On most microarchitectures for most ISAs, no, you can't pin a line in cache to stop it from being evicted. The only way to use cache is as a transparent cache that you load/store through.

Of course, a normal load will definitely bring a cache line into L1d cache, at least temporarily. Nothing stops it from being evicted later, though. e.g. on x86-64: mov eax, [rdi] instead of prefetcht0 [rdi].

Before dedicated prefetch instructions existed, using a plain load as a prefetch was sometimes done (e.g. ahead of some loop-bounds calculations before entering a loop that would start looping over an array). For performance purposes, best-effort software prefetch instructions that the CPU can ignore are usually better.

A plain load has the downside of not being able to retire from the out-of-order back-end until the loaded data actually arrives. (At least I think it can't on x86 CPUs with x86's strongly ordered memory model. Weakly-ordered ISAs that allow out-of-order loads might let the load retire even if it hasn't truly completed yet.) Software prefetch instructions exist to allow prefetch as a hint without bottlenecking the CPU on waiting for the load to finish.

On modern x86, forced eviction of a cache is possible. NT stores guarantee that on Pentium-M or newer, or CPUs after Pentium-M, I forget which. Also, clflush and clflushopt exist specifically for that.

clflush is not just a hint that the CPU can drop; it guarantees correctness for non-volatile DIMMs like Optane DC PM. Why does CLFLUSH exist in x86?

Being guaranteed, not just a hint, makes it slow. You generally don't want to do this for performance. As @old_timer says, burning instructions / cycles micro-managing the cache is almost always a waste of time. Leaving things up to the hardware's pseudo-LRU replacement and HW prefetch algorithms usually provide good results in the long run. SW prefetch can help in a few cases.

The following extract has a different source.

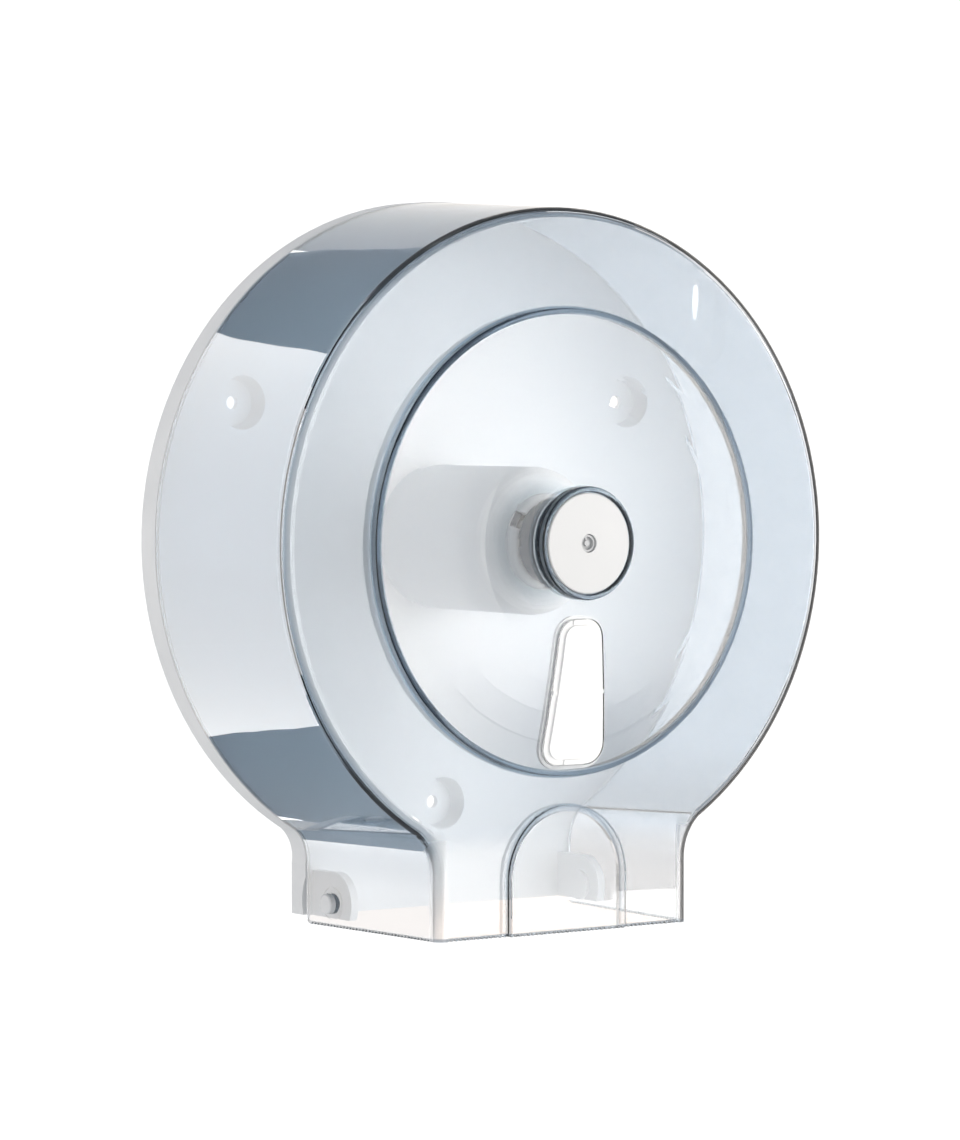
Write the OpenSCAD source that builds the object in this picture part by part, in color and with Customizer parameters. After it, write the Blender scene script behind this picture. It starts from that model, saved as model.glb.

Xeon Phi can configure its MCDRAM as a large last-level cache, or as architecturally visible "local memory" that's part of physical address space. But at 6 to 16GiB, it's vastly bigger than the on-die L1/L2 caches, or the L1/L2/L3 caches of modern mainstream CPUs.

Also, x86 CPUs can run in cache-as-RAM no-fill mode, used by the BIOS in early startup before configuring DRAM controllers. But that's really just no fills on read or write, and read-as-zero for invalid lines, so you can't use DRAM at all when no-fill-mode is activated. i.e. only cache is available, and you have to be careful not to evict anything that was cached. It's not usable for any practical purpose except early-boot.

What use is the INVD instruction? and Cache-as-Ram (no fill mode) Executable Code have some details.

I know that there are some instructions that give the "caching system" hints, but I'm not sure if that's enough because the hints could be ignored or they maybe aren't sufficient to express anything expressable by such a move to/from cache order.